“Drop That Burger,” Says Forbes Article
It seems like articles like this one are getting to be a dime a dozen these days. Forbes Magazine recently published an article titled, “Drop That Burger,” written by Matthew Herper. The article is about a Stanford University biochemist, Patrick Brown, who is tired of studying DNA molecules in his lab and is ready to tackle the problems in animal agriculture. His solution: “Eliminate animal farming on planet Earth.” Food producers, get ready. This man has found his target, and it is you.
Here is an excerpt from the article that wrongly pins beef and dairy production to most of the world’s problems…
Over the next 18 months Brown, 55, will take a break from his normal scientific work (finding out how a small number of genes are translated into a much larger number of proteins) in order to change the way the world farms and eats. He wants to put an end to animal farming, or at least put a significant dent in our global hunger for cows, pigs and chickens.
Diets are malleable. Thirty years ago nobody drank high fructose corn syrup. Now it’s a dominant part of the American diet. As Western diets move into China, people there are eating more beef. Brown argues that the key to removing meat from diets is to give foodmakers an incentive to make yummy vegetable-based fare. If vendors push the new foods, palates will follow.
“If you’re a big food producer now, this is absolutely inevitable,” he says. “You’d better start thinking ahead. You’d better seriously start investing and trying to find alternatives in order to stay alive.”
We hear you loud and clear, Patrick. However, what you’re saying is completely off-base. After reading the entire article, I have found several points worth correcting. The good folks at the National Cattlemen’s Beef Association have done a great job over the years of tackling myths about beef and dairy production, and it’s interesting that many of those myths were repeated in this article including: land usage, water waste, global warming, pollution, etc. Link here to read the real facts about beef production instead of the errors mentioned by a biochemist in Forbes.
BEEF Daily Quick Fact: According to USDA’s Agricultural Statistics 2005, of the 2.3 billion acres of land in the United States, 455 million acres are classified as cropland and only about 18 percent of U.S. cropland is used for feed grain production. There is not a large displacement of human food production for livestock feed. (Source: Beef From Pasture to Plate)










November 18th, 2009 at 1:17 pm
Mr Brown need to realize that cattle are here to utilize feed that we cant eat and turn it into a product we can eat. If he would read Eat Right for Your Type he would find that certain blood type people need to have red meat in their diet inorder to stay healthy and some dont so I guess if he want to take out about half of the population of the world go ahead People who share his focus are just trying to force the rest of us to conform to there thought process without any sound science to back it. If they want to really make a difference figure out how to promote really nutritional dense food so it doesnt take as much to feed the world and get the politics of food so people can take care of themselves Perry
November 18th, 2009 at 2:40 pm
Isn’t it amazing the smarter SOME people get, the dumber they are.

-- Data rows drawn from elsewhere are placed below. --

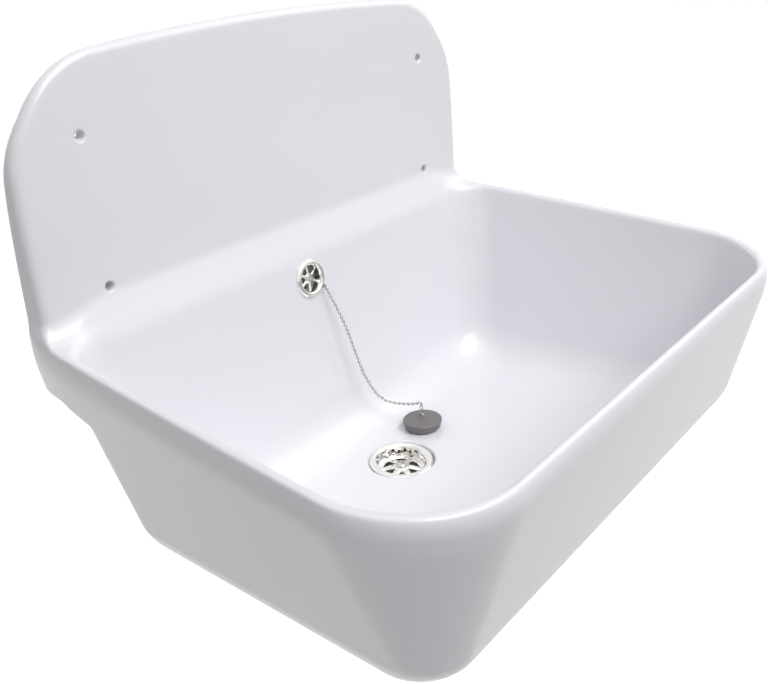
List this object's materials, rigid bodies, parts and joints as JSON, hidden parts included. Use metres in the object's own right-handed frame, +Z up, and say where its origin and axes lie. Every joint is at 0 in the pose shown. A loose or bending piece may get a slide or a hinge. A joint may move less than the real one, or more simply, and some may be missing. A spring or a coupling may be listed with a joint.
{
  "type": "mop service sink",
  "caption": "Wall-hung utility sink with a moulded back panel, deep drafted bowl, chromed overflow and waste, and a rubber plug on a ball chain.",
  "frame": {"origin": "middle of the four wall fixing holes, on the wall plane", "axes": "+X right along the wall as seen by the user, +Y into the wall (the bowl stands out towards -Y), +Z up"},
  "size_m": [0.575, 0.4015, 0.4955],
  "materials": {
    "white_moulding": "smooth satin-gloss white moulding",
    "chrome": "bright chromed",
    "steel": "plain bright steel",
    "rubber": "matt black seal rubber",
    "pipe_plastic": "white fitting plastic",
    "nut_plastic": "white fluted plastic",
    "brass": "turned brass",
    "plug_rubber": "smooth dark grey rubber"
  },
  "bodies": {
    "sink": {"basin": "white_moulding", "waste_flange": "chrome", "waste_screw": "steel", "flange_seal": "rubber", "under_seal": "rubber", "waste_body": "pipe_plastic", "waste_nut_insert": "brass", "overflow_rosette": "chrome", "overflow_screw": "steel", "overflow_seal": "rubber", "overflow_elbow": "pipe_plastic", "elbow_nut_insert": "brass", "overflow_pipe": "pipe_plastic", "upper_union_nut": "nut_plastic", "lower_union_nut": "nut_plastic", "upper_cone_seal": "rubber", "lower_cone_seal": "rubber", "chain_stay": "chrome"},
    "plug": {"chain_ring": "chrome", "ball_chain": "chrome", "chain_link": "chrome", "plug_eye": "steel", "plug": "plug_rubber"}
  },
  "joints": [
    {"name": "chain_swing", "type": "hinge", "parent": "sink", "child": "plug", "pos_m": [0.012, -0.04606, -0.12581], "axis": [-1, 0, 0], "range_deg": [0, 45]}
  ]
}
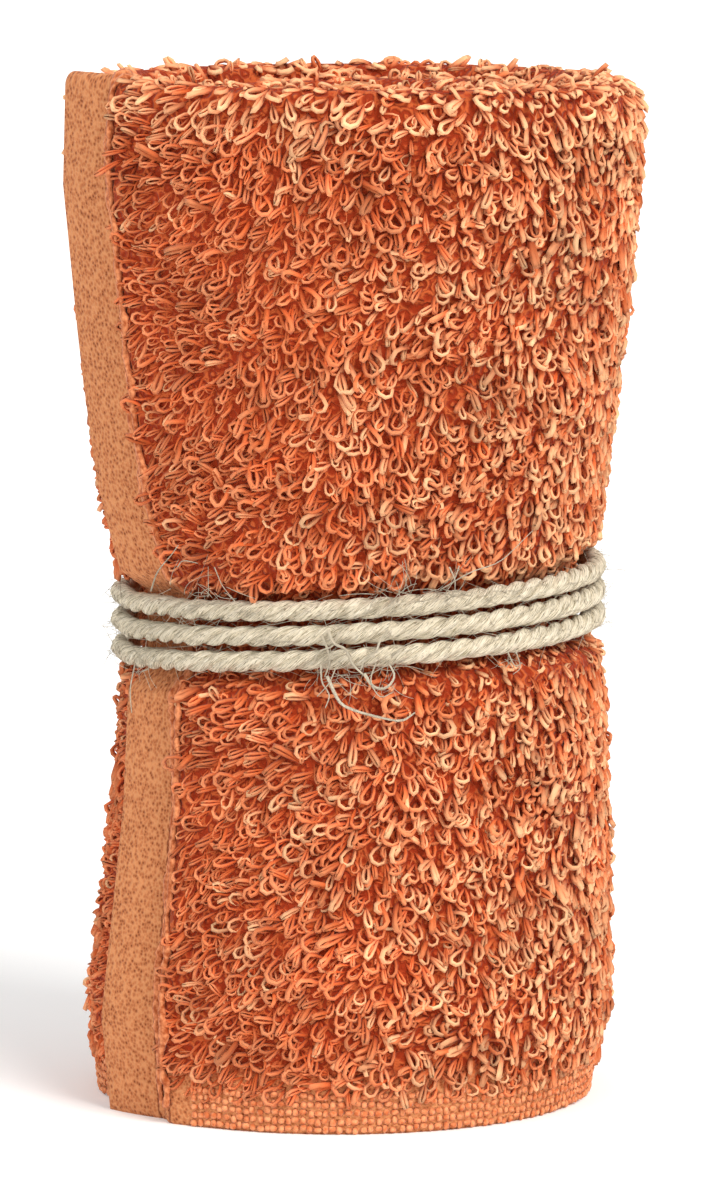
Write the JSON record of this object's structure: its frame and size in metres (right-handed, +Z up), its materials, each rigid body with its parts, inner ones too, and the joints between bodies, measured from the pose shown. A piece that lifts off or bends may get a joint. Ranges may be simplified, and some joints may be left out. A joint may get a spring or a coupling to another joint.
{
  "type": "rolled face towel tied with twine",
  "caption": "Terry face towel folded along its length, rolled up, standing on end and tied round the waist with jute twine.",
  "frame": {"origin": "on the floor under the middle of the roll's bounding box", "axes": "+Z up along the roll from its hems to its fold, -Y towards the viewer, +X to the viewer's right"},
  "size_m": [0.0862, 0.0868, 0.1499],
  "materials": {
    "terry": "terracotta cotton terry with uncut loops, matt",
    "jute": "natural three-ply jute twine, dry and hairy"
  },
  "bodies": {
    "root": {"towel": "terry", "twine": "jute"}
  },
  "joints": []
}
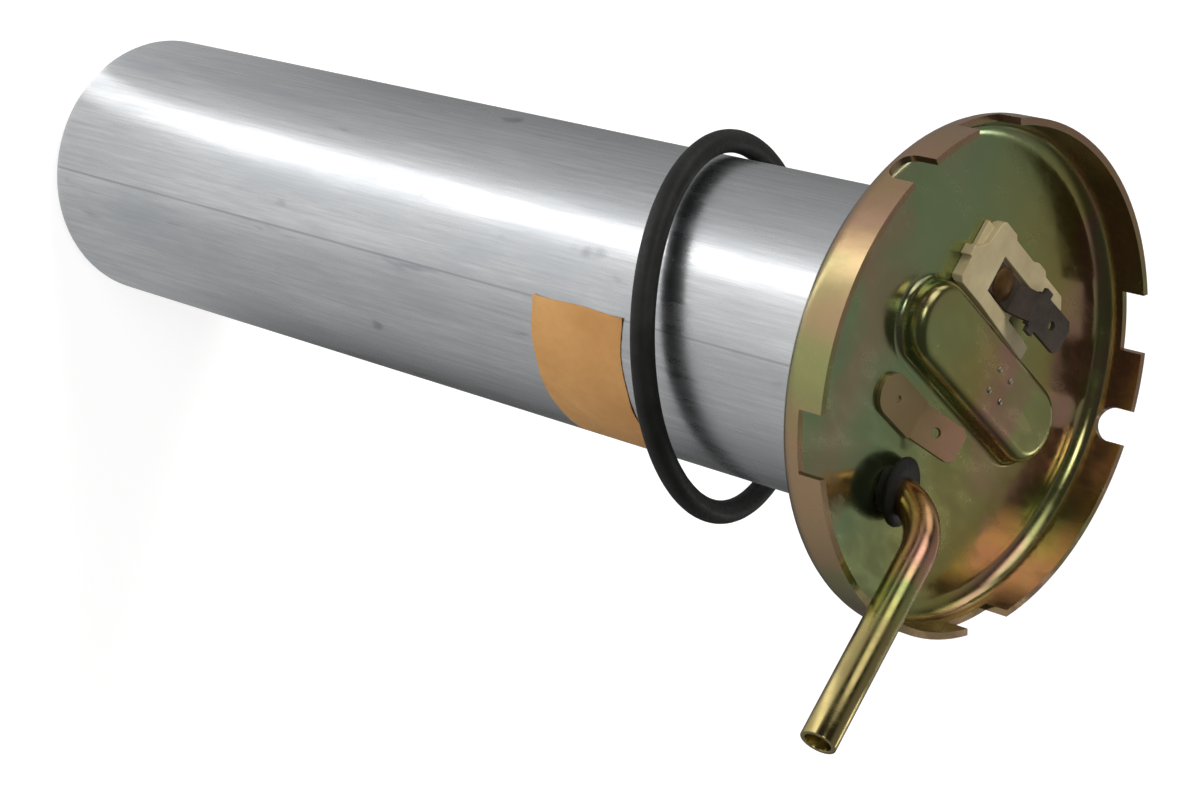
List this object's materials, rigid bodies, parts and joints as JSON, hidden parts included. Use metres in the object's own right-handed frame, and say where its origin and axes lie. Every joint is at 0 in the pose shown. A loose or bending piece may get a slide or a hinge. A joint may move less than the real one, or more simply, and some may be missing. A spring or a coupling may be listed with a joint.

November 18th, 2009 at 4:32 pm
One comment on your article. Until all the representative groups that take money out of our checks to represent us realize they need to spend those dollars investing in main stream media instead of ‘preaching to the choir’ with ag publications telling us all about these folks who seem to have way too much time on their hands, these are the only voices the average person hears! I’m sorry but cutesy ads with pieces of beef that look like landscapes just isn’t going to deal with these types of whack-jobs. Your link here is great but what we really need is articles to appear in Forbes, Time, etc. that will hit back with those facts and hit just as hard. Evidently since these myths seem to be repeated as you mention then NCBA still has work to do.
November 19th, 2009 at 10:58 am
I believe we all have work to do…at every level. This problem isnt going away. It amazes me how easy guys like Brown can get published in magazines like Forbes, Newsweek and Times. But then I realize that those very magazines that we have relied on for years for unbiased news have fallen prey to greed. They now do whatever it takes to sell a paper…National Inquirer style. We have our work cut out for us!